Even with everything you’ve talked about, the idea of viability feels very entrenched in how we think about pregnancy and motherhood in our culture. So how do you convince people that viability limits don’t protect abortion rights—that they are, in fact, a contraction?
My colleagues at Patient Forward have a lot more data on this, but from what I understand of polling on this issue, viability limits are not popular with voters. What seems to be happening is that voters are approving what is put in front of them. So we believe, based on research data, that they would have supported ballot measures without viability limits, too. The polling shows overwhelming rejection of government interference throughout pregnancy.
“We should not be putting ourselves out there supporting this idea of bad and good abortions. Either we want people to have access or we don’t. If you want them to have access, let them have access.”
I think people understand why patients have later abortions: because they can’t get time off work, they can’t find folks to watch their other kids, their car is busted, or they don’t have money to get enough gas to get care. Maybe they have an abusive partner, or they didn’t know they were pregnant until they were already at five months, or because they don’t want to have a kid, or because they simply cannot afford another kid. People understand these realities. And as a movement about reproductive justice, we should not be putting ourselves out there supporting this idea of bad and good abortions. Either we want people to have access or we don’t. If you want them to have access, let them have access.
People shouldn’t have to travel from New York City to Colorado to get the care they need. I don’t know how to make it any clearer, any more simple than that. I think that some repro advocates have so internalized these talking points about the political risks of viability lines that they’re not able to get past them. And that doesn’t mean that you don’t say, “Listen, this is complicated.” I know people have complicated feelings and that if that’s what you have for yourself, okay.

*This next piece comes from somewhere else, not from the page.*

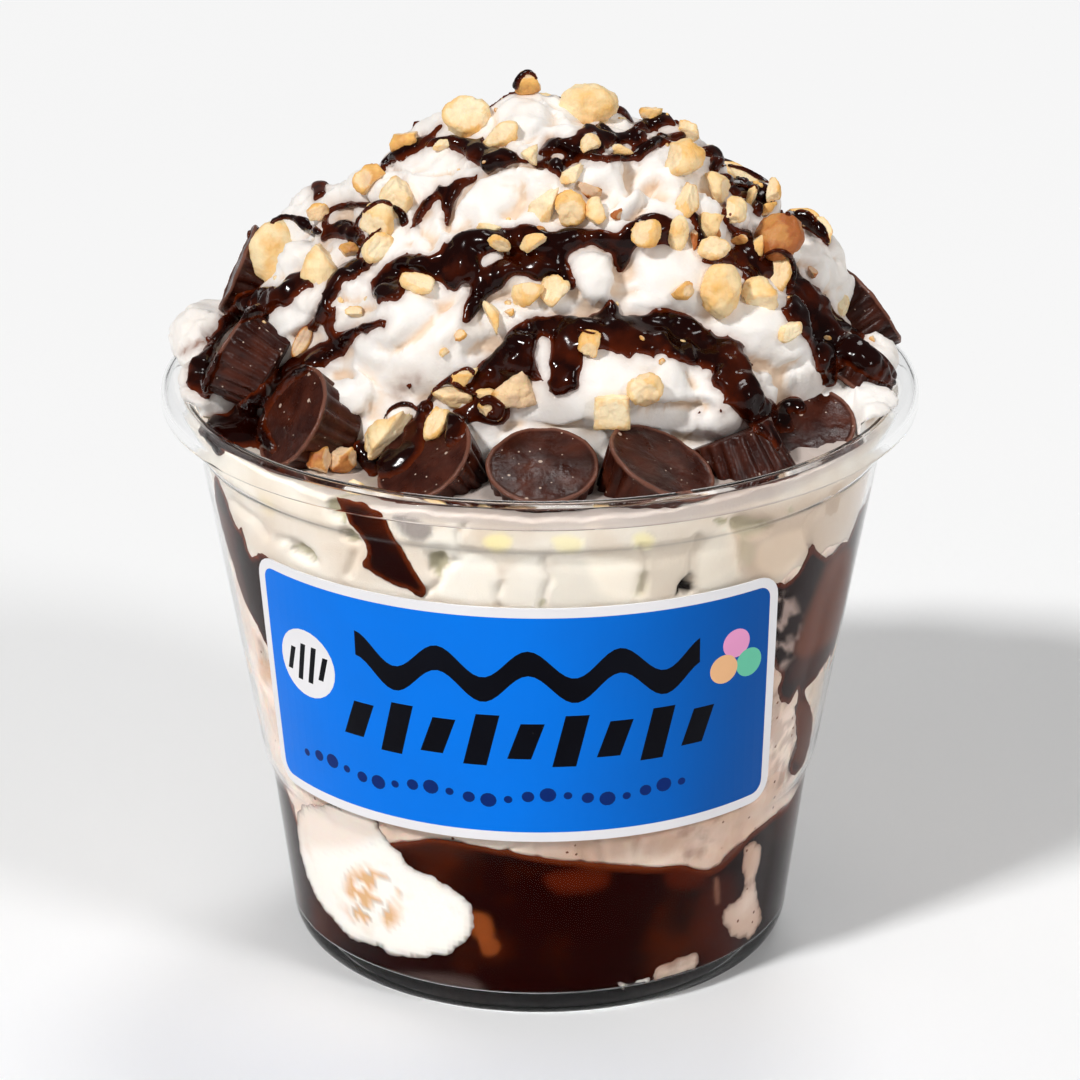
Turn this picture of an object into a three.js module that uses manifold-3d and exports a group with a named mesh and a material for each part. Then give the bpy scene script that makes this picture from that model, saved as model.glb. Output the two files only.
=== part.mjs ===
// Ice cream sundae in a clear squat cup: fudge and ice cream layers, a heap of whipped cream
// with chopped nuts and fudge drizzle, and a ring of small fluted chocolate cups round the rim.
// Millimetres, +Z up. The origin is the middle of the cup's foot, on the table.
import * as THREE from 'three';
import { mergeVertices } from 'three/addons/utils/BufferGeometryUtils.js';
import Module from 'manifold-3d';

const wasm = await Module();
wasm.setup();

// Cup
const rimRadius = 49;
const cupHeight = 77.2;
const wallThickness = 0.6;
const footRing = { outer: 30.2, inner: 26, slope: 1.4, rise: 2.6 };
const baseCorner = { width: 3, height: 4.5, steps: 3 };
const floorRadius = 28;
const ledge = { radius: 35.7, height: 23.5 };
const coneFoot = { radius: 36.8, height: 26.3 };
const coneTop = { radius: 44.4, height: 69.2 };
const lidBandFoot = { radius: 45, height: 69.8 };
const lidBandTop = { radius: 45.7, height: 74.2 };
const rimBead = [[0.5, 3.2], [0, 2.6], [0, 1], [0.7, 0.2], [1.9, 0], [2.7, 0.4]]; // inset, drop
const cupSegments = 36;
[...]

But your complicated feelings are not what should be driving legislation.
We’ve lost. Roe is gone. And we have people right now in the federal government who are implementing Project 2025, which wants to provide fetuses with 14th Amendment protections. If that happens, all abortion access will be gone. So the repro movement can have its feelings. But we are losing. We can keep woe-is-me-ing our way through what is happening. Or we can step up and fight. Passivity is not going to work. We cannot appease the other side. They’re not appeased—they’re taking, taking, taking.
Everything is burning down. This is the moment for the repro movement to rebuild in a way that serves everybody.